▸ Task to complete: Please copy all the lines that follow, word for word.
--- START OF Stored data ---
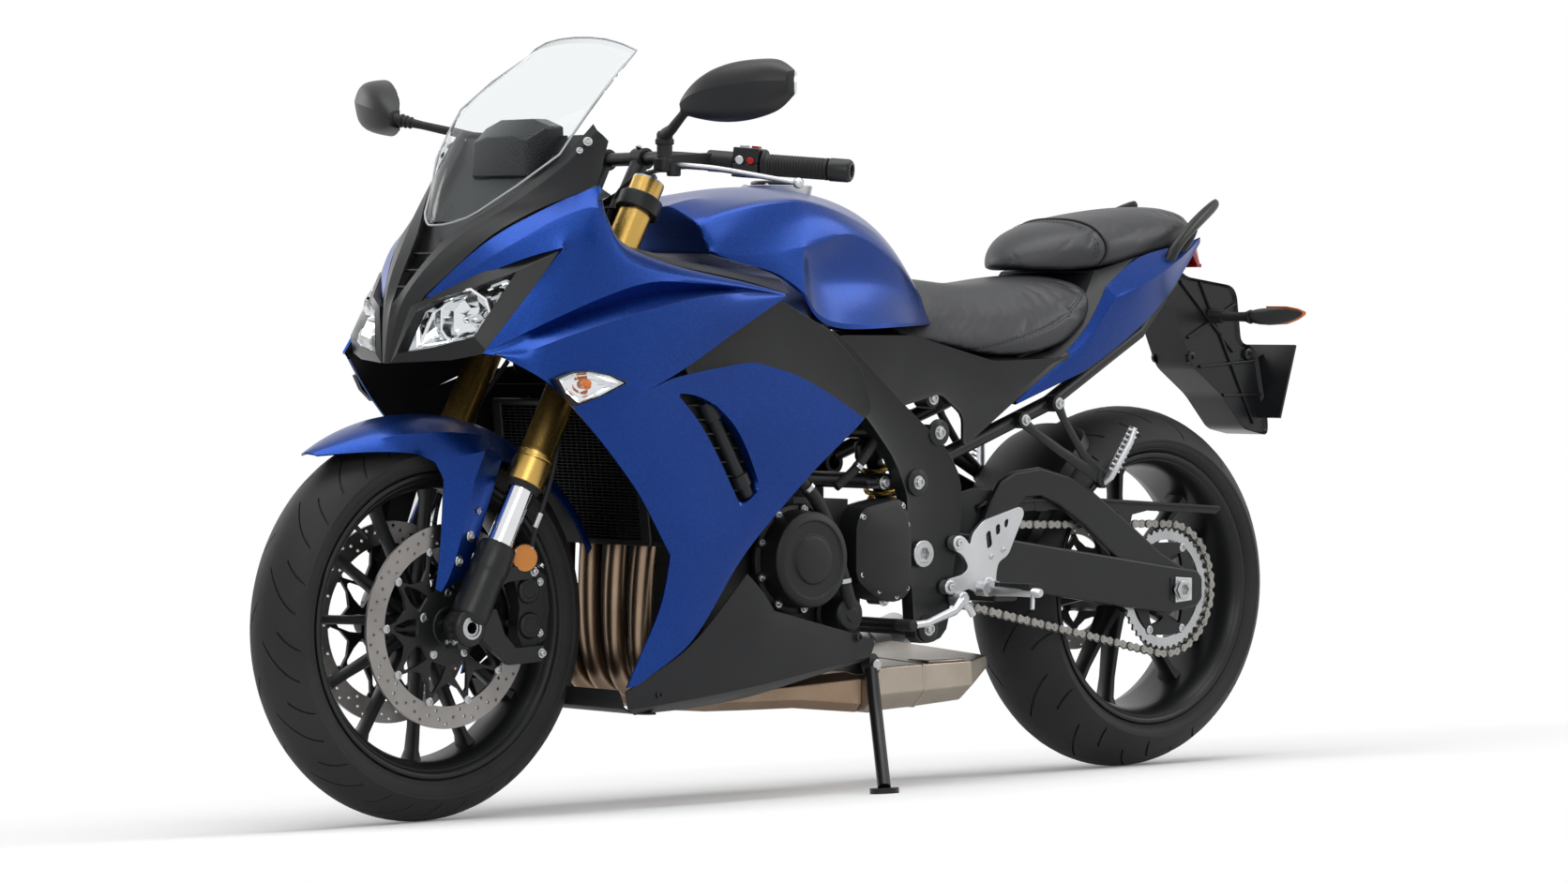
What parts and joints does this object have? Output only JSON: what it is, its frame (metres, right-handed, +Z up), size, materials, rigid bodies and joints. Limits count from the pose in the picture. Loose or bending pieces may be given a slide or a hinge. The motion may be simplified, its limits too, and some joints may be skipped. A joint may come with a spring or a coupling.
{
  "type": "sport motorcycle",
  "caption": "Fully faired sport motorcycle leaning on its side stand, with turning wheels, steering, folding stand and a hinged fuel cap.",
  "frame": {"origin": "on the floor, under the middle of the machine's bounding box as it leans on its side stand", "axes": "+X forward along the wheelbase, +Y to the rider's left, which is the side it leans to, +Z up"},
  "size_m": [2.1859, 1.0376, 1.2041],
  "materials": {
    "amber_lens": "dark stalk with amber lens",
    "black_coat": "satin black powder coat",
    "black_rubber": "matt rubber",
    "blue_paint": "semi-gloss metallic paint on moulded panels and tank",
    "cast_alloy": "satin silver",
    "chrome_tube": "hard chrome",
    "clear_lens": "clear moulded lens",
    "clear_screen": "clear moulded screen",
    "dark_plastic": "satin moulded plastic",
    "disc_steel": "ground stainless steel",
    "engine_black": "black-coated castings",
    "exhaust_steel": "heat-tinted stainless steel",
    "gold_anodised": "anodised gold",
    "plate_blank": "blank dark plate",
    "red_lens": "red lens",
    "seat_cover": "grained vinyl",
    "tyre_rubber": "tyre rubber"
  },
  "bodies": {
    "chassis": {"belly_pan": "dark_plastic", "chain": "disc_steel", "engine": "engine_black", "engine_covers": "engine_black", "exhaust_headers": "exhaust_steel", "foot_levers": "cast_alloy", "frame": "black_coat", "front_indicators": "clear_lens", "fuel_tank": "blue_paint", "grab_rails": "black_coat", "headlights": "clear_lens", "inner_trim": "dark_plastic", "instrument_panel": "dark_plastic", "lower_fairings": "blue_paint", "nose_cowl": "dark_plastic", "nose_stay": "black_coat", "number_plate": "plate_blank", "passenger_footrests": "black_coat", "pillion_seat": "seat_cover", "radiator": "black_coat", "rear_axle": "chrome_tube", "rear_caliper": "black_coat", "rear_hugger": "dark_plastic", "rear_indicators": "amber_lens", "rear_shock": "black_coat", "rider_footrests": "cast_alloy", "rider_seat": "seat_cover", "seat_pan": "dark_plastic", "side_covers": "dark_plastic", "silencer": "exhaust_steel", "stand_bracket": "dark_plastic", "subframe": "black_coat", "swingarm": "black_coat", "tail_fairings": "blue_paint", "tail_light": "red_lens", "tail_tidy": "dark_plastic", "upper_fairings": "blue_paint", "windscreen": "clear_screen"},
    "steering": {"upper_yoke": "black_coat", "lower_yoke": "black_coat", "fork_tubes": "gold_anodised", "fork_sliders": "chrome_tube", "fork_legs": "black_coat", "handlebar": "black_coat", "grips": "black_rubber", "bar_controls": "dark_plastic", "hand_levers": "cast_alloy", "mirrors": "dark_plastic", "front_fender": "blue_paint", "front_calipers": "black_coat", "front_axle": "chrome_tube"},
    "front_wheel": {"front_tyre": "tyre_rubber", "front_rim": "black_coat", "front_discs": "disc_steel"},
    "rear_wheel": {"rear_tyre": "tyre_rubber", "rear_rim": "black_coat", "rear_sprocket": "disc_steel", "rear_disc": "disc_steel"},
    "side_stand": {"side_stand": "black_coat"},
    "fuel_cap": {"fuel_cap": "cast_alloy"}
  },
  "joints": [
    {"name": "steering", "type": "hinge", "parent": "chassis", "child": "steering", "pos_m": [0.75945, -0.06545, 0.28163], "axis": [-0.4695, 0.0693, 0.8802], "range_deg": [-22, 22]},
    {"name": "front_wheel", "type": "hinge", "parent": "steering", "child": "front_wheel", "pos_m": [0.793, -0.06405, 0.29941], "axis": [0, 0.9969, -0.0785], "continuous": true},
    {"name": "rear_wheel", "type": "hinge", "parent": "chassis", "child": "rear_wheel", "pos_m": [-0.737, -0.06319, 0.31038], "axis": [0, 0.9969, -0.0785], "continuous": true},
    {"name": "side_stand", "type": "hinge", "parent": "chassis", "child": "side_stand", "pos_m": [-0.002, 0.08671, 0.20128], "axis": [-0.309, 0.9481, 0.0756], "range_deg": [0, 125.4]},
    {"name": "fuel_cap", "type": "hinge", "parent": "chassis", "child": "fuel_cap", "pos_m": [0.109, -0.01068, 0.97761], "axis": [0, 0.9969, -0.0785], "range_deg": [0, 90]}
  ]
}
--- END OF Stored data ---
▸ Solution to this exercise:
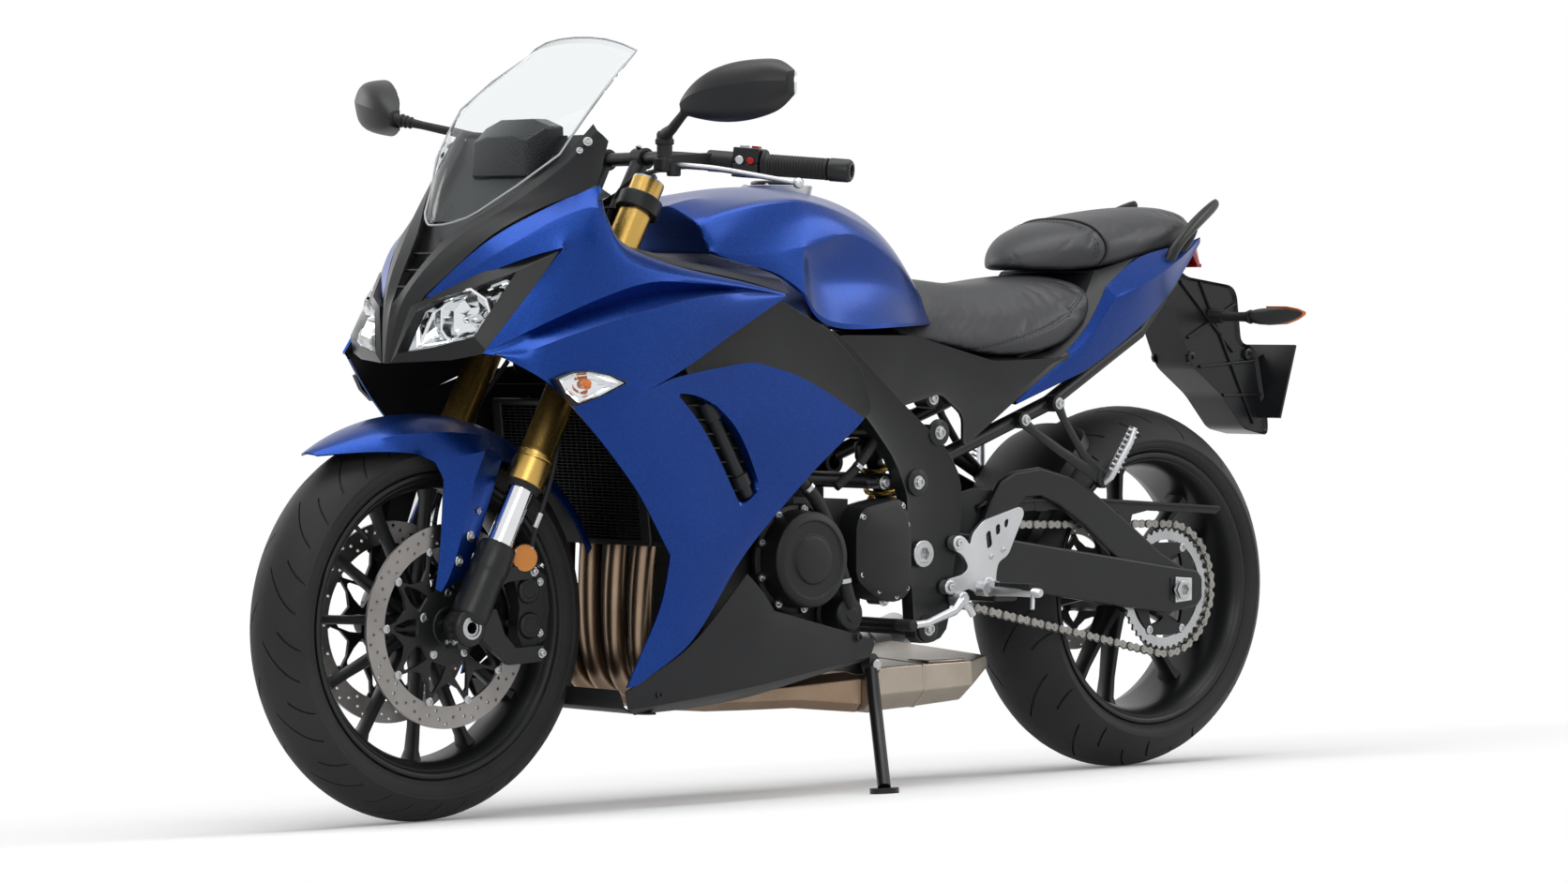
What parts and joints does this object have? Output only JSON: what it is, its frame (metres, right-handed, +Z up), size, materials, rigid bodies and joints. Limits count from the pose in the picture. Loose or bending pieces may be given a slide or a hinge. The motion may be simplified, its limits too, and some joints may be skipped. A joint may come with a spring or a coupling.
{
  "type": "sport motorcycle",
  "caption": "Fully faired sport motorcycle leaning on its side stand, with turning wheels, steering, folding stand and a hinged fuel cap.",
  "frame": {"origin": "on the floor, under the middle of the machine's bounding box as it leans on its side stand", "axes": "+X forward along the wheelbase, +Y to the rider's left, which is the side it leans to, +Z up"},
  "size_m": [2.1859, 1.0376, 1.2041],
  "materials": {
    "amber_lens": "dark stalk with amber lens",
    "black_coat": "satin black powder coat",
    "black_rubber": "matt rubber",
    "blue_paint": "semi-gloss metallic paint on moulded panels and tank",
    "cast_alloy": "satin silver",
    "chrome_tube": "hard chrome",
    "clear_lens": "clear moulded lens",
    "clear_screen": "clear moulded screen",
    "dark_plastic": "satin moulded plastic",
    "disc_steel": "ground stainless steel",
    "engine_black": "black-coated castings",
    "exhaust_steel": "heat-tinted stainless steel",
    "gold_anodised": "anodised gold",
    "plate_blank": "blank dark plate",
    "red_lens": "red lens",
    "seat_cover": "grained vinyl",
    "tyre_rubber": "tyre rubber"
  },
  "bodies": {
    "chassis": {"belly_pan": "dark_plastic", "chain": "disc_steel", "engine": "engine_black", "engine_covers": "engine_black", "exhaust_headers": "exhaust_steel", "foot_levers": "cast_alloy", "frame": "black_coat", "front_indicators": "clear_lens", "fuel_tank": "blue_paint", "grab_rails": "black_coat", "headlights": "clear_lens", "inner_trim": "dark_plastic", "instrument_panel": "dark_plastic", "lower_fairings": "blue_paint", "nose_cowl": "dark_plastic", "nose_stay": "black_coat", "number_plate": "plate_blank", "passenger_footrests": "black_coat", "pillion_seat": "seat_cover", "radiator": "black_coat", "rear_axle": "chrome_tube", "rear_caliper": "black_coat", "rear_hugger": "dark_plastic", "rear_indicators": "amber_lens", "rear_shock": "black_coat", "rider_footrests": "cast_alloy", "rider_seat": "seat_cover", "seat_pan": "dark_plastic", "side_covers": "dark_plastic", "silencer": "exhaust_steel", "stand_bracket": "dark_plastic", "subframe": "black_coat", "swingarm": "black_coat", "tail_fairings": "blue_paint", "tail_light": "red_lens", "tail_tidy": "dark_plastic", "upper_fairings": "blue_paint", "windscreen": "clear_screen"},
    "steering": {"upper_yoke": "black_coat", "lower_yoke": "black_coat", "fork_tubes": "gold_anodised", "fork_sliders": "chrome_tube", "fork_legs": "black_coat", "handlebar": "black_coat", "grips": "black_rubber", "bar_controls": "dark_plastic", "hand_levers": "cast_alloy", "mirrors": "dark_plastic", "front_fender": "blue_paint", "front_calipers": "black_coat", "front_axle": "chrome_tube"},
    "front_wheel": {"front_tyre": "tyre_rubber", "front_rim": "black_coat", "front_discs": "disc_steel"},
    "rear_wheel": {"rear_tyre": "tyre_rubber", "rear_rim": "black_coat", "rear_sprocket": "disc_steel", "rear_disc": "disc_steel"},
    "side_stand": {"side_stand": "black_coat"},
    "fuel_cap": {"fuel_cap": "cast_alloy"}
  },
  "joints": [
    {"name": "steering", "type": "hinge", "parent": "chassis", "child": "steering", "pos_m": [0.75945, -0.06545, 0.28163], "axis": [-0.4695, 0.0693, 0.8802], "range_deg": [-22, 22]},
    {"name": "front_wheel", "type": "hinge", "parent": "steering", "child": "front_wheel", "pos_m": [0.793, -0.06405, 0.29941], "axis": [0, 0.9969, -0.0785], "continuous": true},
    {"name": "rear_wheel", "type": "hinge", "parent": "chassis", "child": "rear_wheel", "pos_m": [-0.737, -0.06319, 0.31038], "axis": [0, 0.9969, -0.0785], "continuous": true},
    {"name": "side_stand", "type": "hinge", "parent": "chassis", "child": "side_stand", "pos_m": [-0.002, 0.08671, 0.20128], "axis": [-0.309, 0.9481, 0.0756], "range_deg": [0, 125.4]},
    {"name": "fuel_cap", "type": "hinge", "parent": "chassis", "child": "fuel_cap", "pos_m": [0.109, -0.01068, 0.97761], "axis": [0, 0.9969, -0.0785], "range_deg": [0, 90]}
  ]
}